- Exercise description: Return, word for word, every line that follows.

-- Supplied material start --

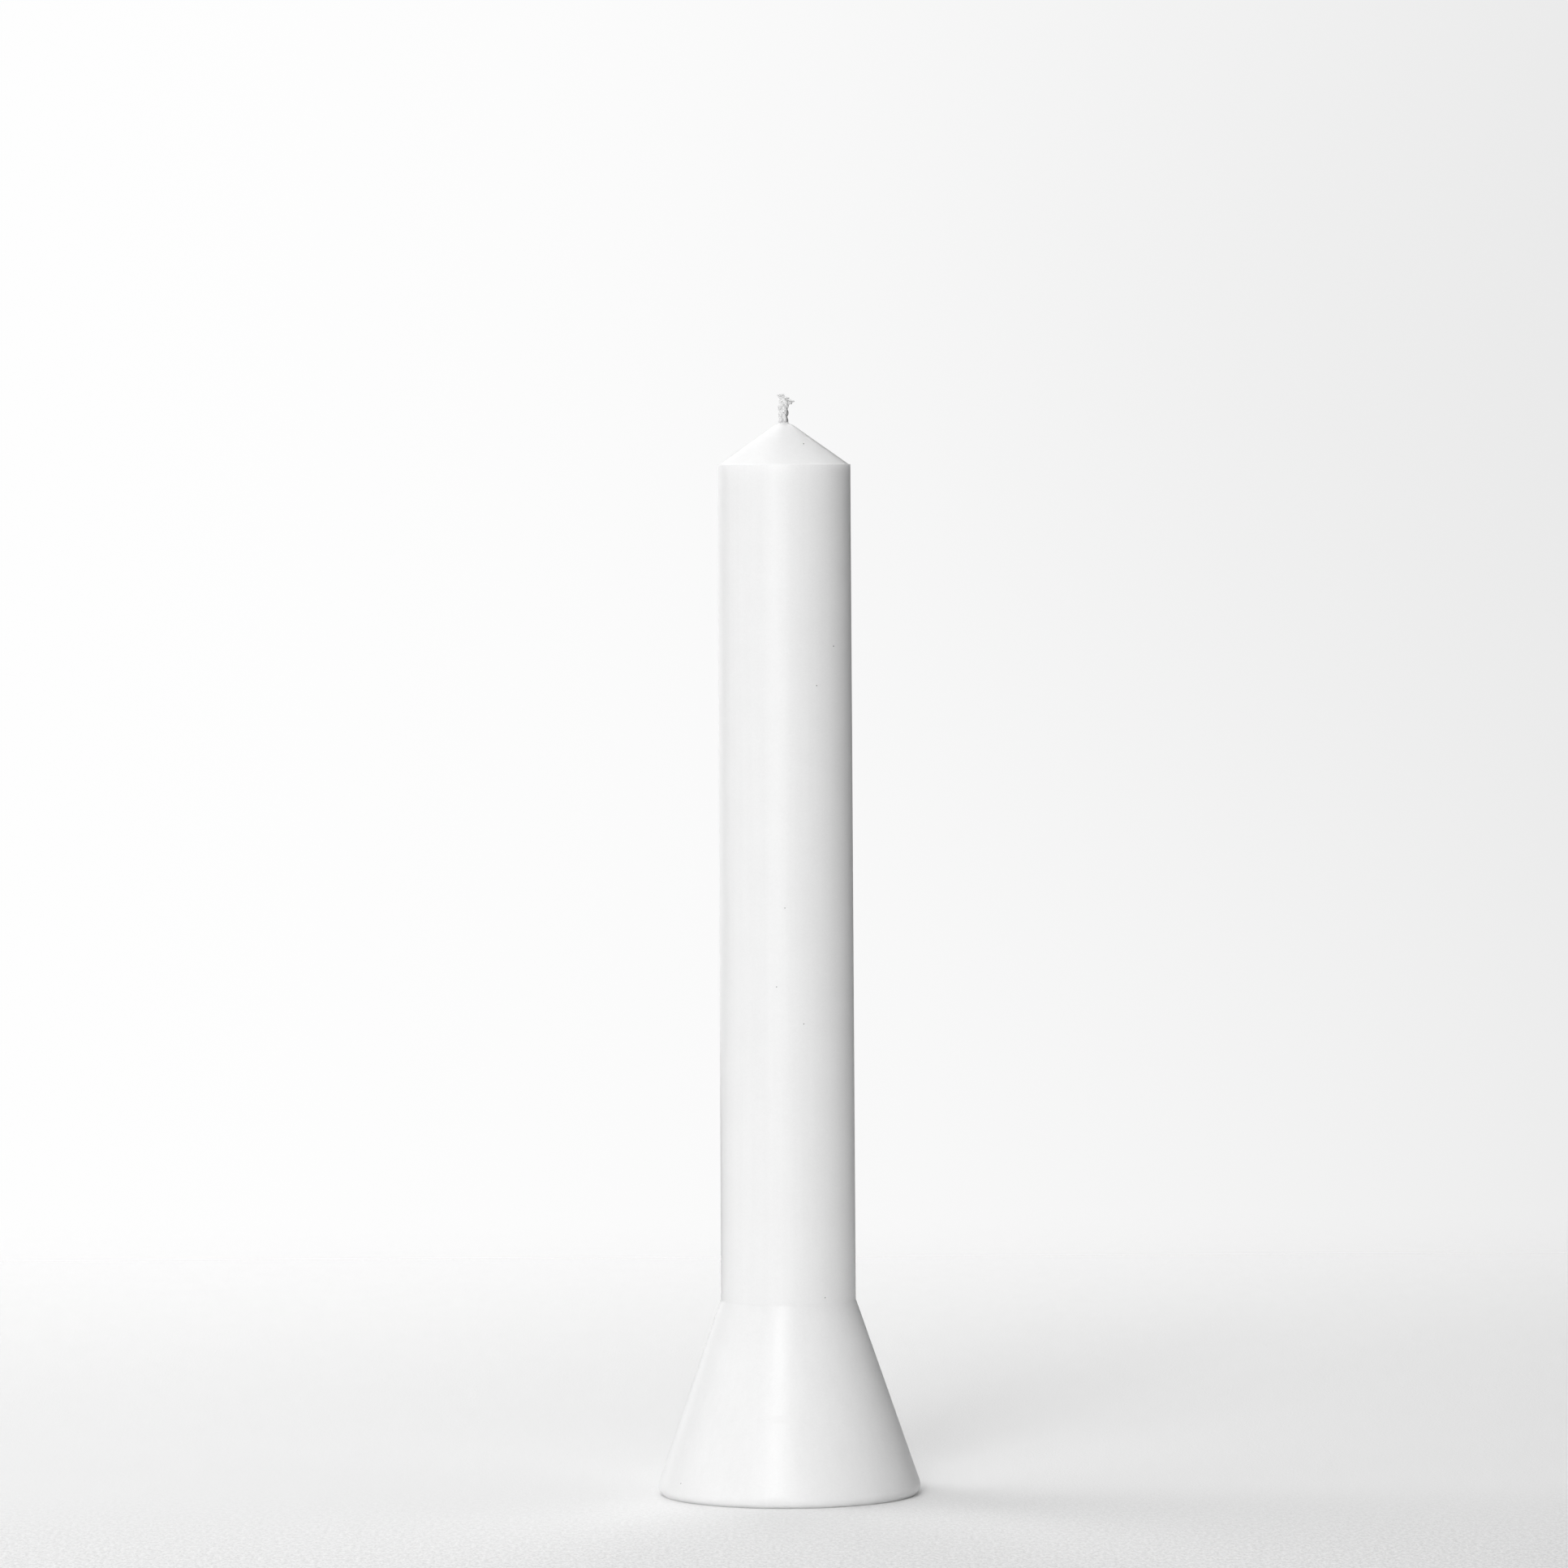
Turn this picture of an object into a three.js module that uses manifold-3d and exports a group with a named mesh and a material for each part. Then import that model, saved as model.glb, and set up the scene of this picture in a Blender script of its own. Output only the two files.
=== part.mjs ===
// A tall cast wax candle that stands on its own conical foot, with a plaited cotton wick.
//
// The wax is one casting: a flared foot, a long stem with a slight draft, and a conical tip that
// starts inside a narrow ledge, where the tip of the mould met its tube. The wick runs the whole
// height in a flat-oval channel. Inside the wax it is modelled as one solid, wick_core. Its free
// end is the three strands of the plait, cut round at the root so that the free end can bend
// from side to side without touching the wax.
//
// Millimetres, +Z up, origin at the centre of the face that the candle stands on.

import * as THREE from "three";
import { mergeVertices } from "three/addons/utils/BufferGeometryUtils.js";
import Module from "manifold-3d";

// Wax
const NECK_D = 40.0; // stem, where it meets the foot
const STEM_LENGTH = 247.6;
const STEM_DRAFT = THREE.MathUtils.degToRad(0.081); // each side's lean, which lets it out of the mould
const FOOT_HEIGHT = 58.6;
const FOOT_D = 80.6; // where the foot's side would meet the table if its edge were sharp
const FOOT_EDGE_R = 3.4; // rounding between the foot's side and the face it stands on
const LEDGE = 0.5; // flat ring between the stem's top edge and the tip
const TIP_SLOPE = THREE.MathUtils.degToRad(35.4); // the tip's side, from the horizontal
const TIP_NOSE_R = 5.8; // rounding of the tip round the wick

// Wick
const STRAND_D = 0.8;
const FREE_LENGTH = 7.8; // wick standing out of the wax
const CORE_RECESS = 0.5; // the wick's lower end, above the face the candle stands on
const PIVOT_HEIGHT = 1.0; // the bend's axis, above the wax
const CLEARANCE = 0.3; // between the wick and the wax, and between the wick's two lengths

// The plait, in strand diameters, so that its strands lie close together and never cut each other
const SWING = 1.4; // how far a strand's centre goes to each side
const DEPTH = 0.775; // how far it goes to the front and back
const PITCH = 8.75; // height of one full turn
const FRAYED_LENGTH = 1.875; // top stretch, over which a strand turns aside
const STRANDS = [
  { name: "wick_strand_1", phase: 0, shorter: 0, aside: 0, droop: 0 },
  { name: "wick_strand_2", phase: 1, shorter: 1, aside: 1.5, droop: 0.5 },
  { name: "wick_strand_3", phase: 2, shorter: 0.25, aside: -0.25, droop: 0 },
];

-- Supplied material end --

- Reply to the exercise:
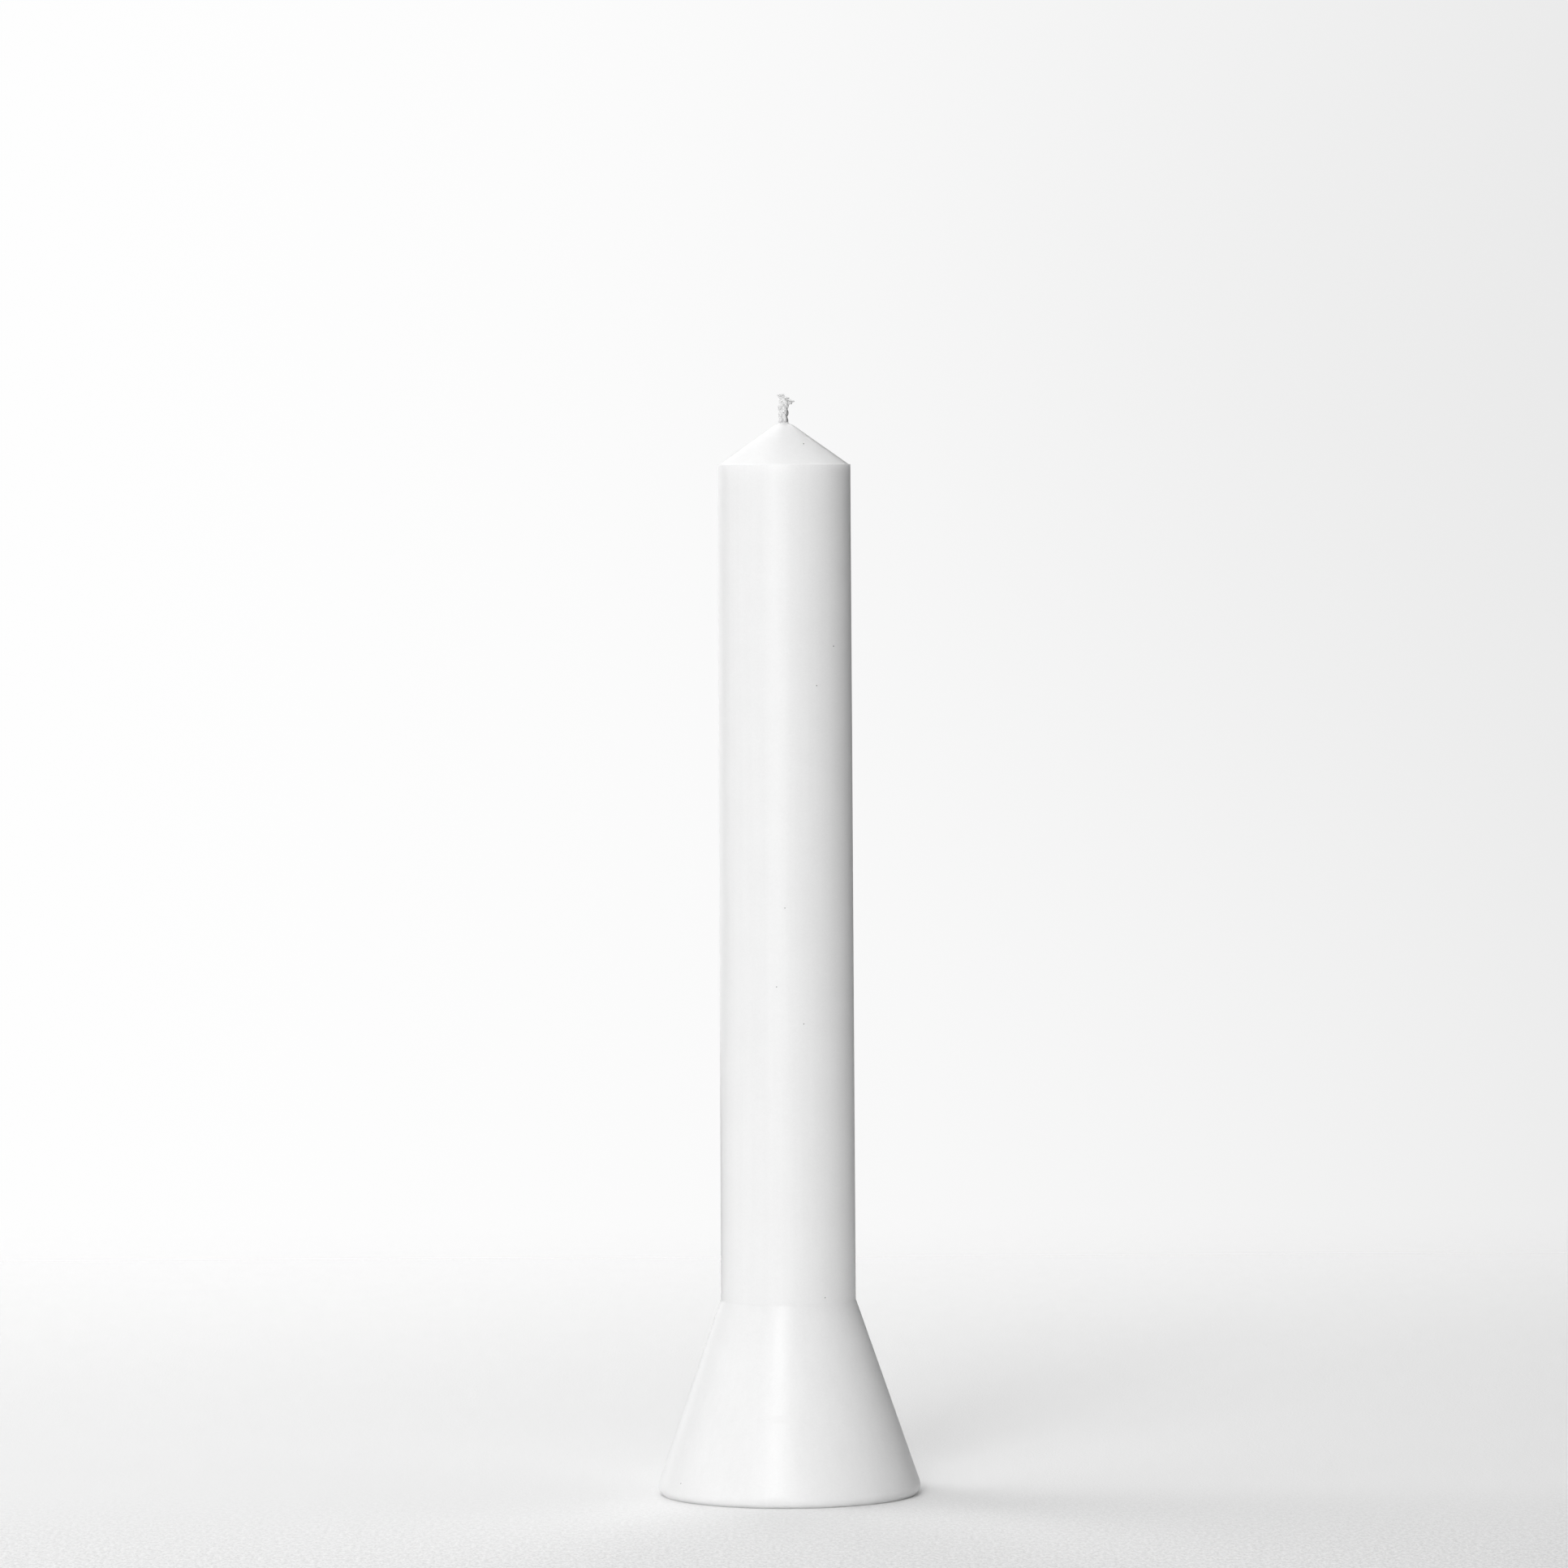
Turn this picture of an object into a three.js module that uses manifold-3d and exports a group with a named mesh and a material for each part. Then import that model, saved as model.glb, and set up the scene of this picture in a Blender script of its own. Output only the two files.
=== part.mjs ===
// A tall cast wax candle that stands on its own conical foot, with a plaited cotton wick.
//
// The wax is one casting: a flared foot, a long stem with a slight draft, and a conical tip that
// starts inside a narrow ledge, where the tip of the mould met its tube. The wick runs the whole
// height in a flat-oval channel. Inside the wax it is modelled as one solid, wick_core. Its free
// end is the three strands of the plait, cut round at the root so that the free end can bend
// from side to side without touching the wax.
//
// Millimetres, +Z up, origin at the centre of the face that the candle stands on.

import * as THREE from "three";
import { mergeVertices } from "three/addons/utils/BufferGeometryUtils.js";
import Module from "manifold-3d";

// Wax
const NECK_D = 40.0; // stem, where it meets the foot
const STEM_LENGTH = 247.6;
const STEM_DRAFT = THREE.MathUtils.degToRad(0.081); // each side's lean, which lets it out of the mould
const FOOT_HEIGHT = 58.6;
const FOOT_D = 80.6; // where the foot's side would meet the table if its edge were sharp
const FOOT_EDGE_R = 3.4; // rounding between the foot's side and the face it stands on
const LEDGE = 0.5; // flat ring between the stem's top edge and the tip
const TIP_SLOPE = THREE.MathUtils.degToRad(35.4); // the tip's side, from the horizontal
const TIP_NOSE_R = 5.8; // rounding of the tip round the wick

// Wick
const STRAND_D = 0.8;
const FREE_LENGTH = 7.8; // wick standing out of the wax
const CORE_RECESS = 0.5; // the wick's lower end, above the face the candle stands on
const PIVOT_HEIGHT = 1.0; // the bend's axis, above the wax
const CLEARANCE = 0.3; // between the wick and the wax, and between the wick's two lengths

// The plait, in strand diameters, so that its strands lie close together and never cut each other
const SWING = 1.4; // how far a strand's centre goes to each side
const DEPTH = 0.775; // how far it goes to the front and back
const PITCH = 8.75; // height of one full turn
const FRAYED_LENGTH = 1.875; // top stretch, over which a strand turns aside
const STRANDS = [
  { name: "wick_strand_1", phase: 0, shorter: 0, aside: 0, droop: 0 },
  { name: "wick_strand_2", phase: 1, shorter: 1, aside: 1.5, droop: 0.5 },
  { name: "wick_strand_3", phase: 2, shorter: 0.25, aside: -0.25, droop: 0 },
];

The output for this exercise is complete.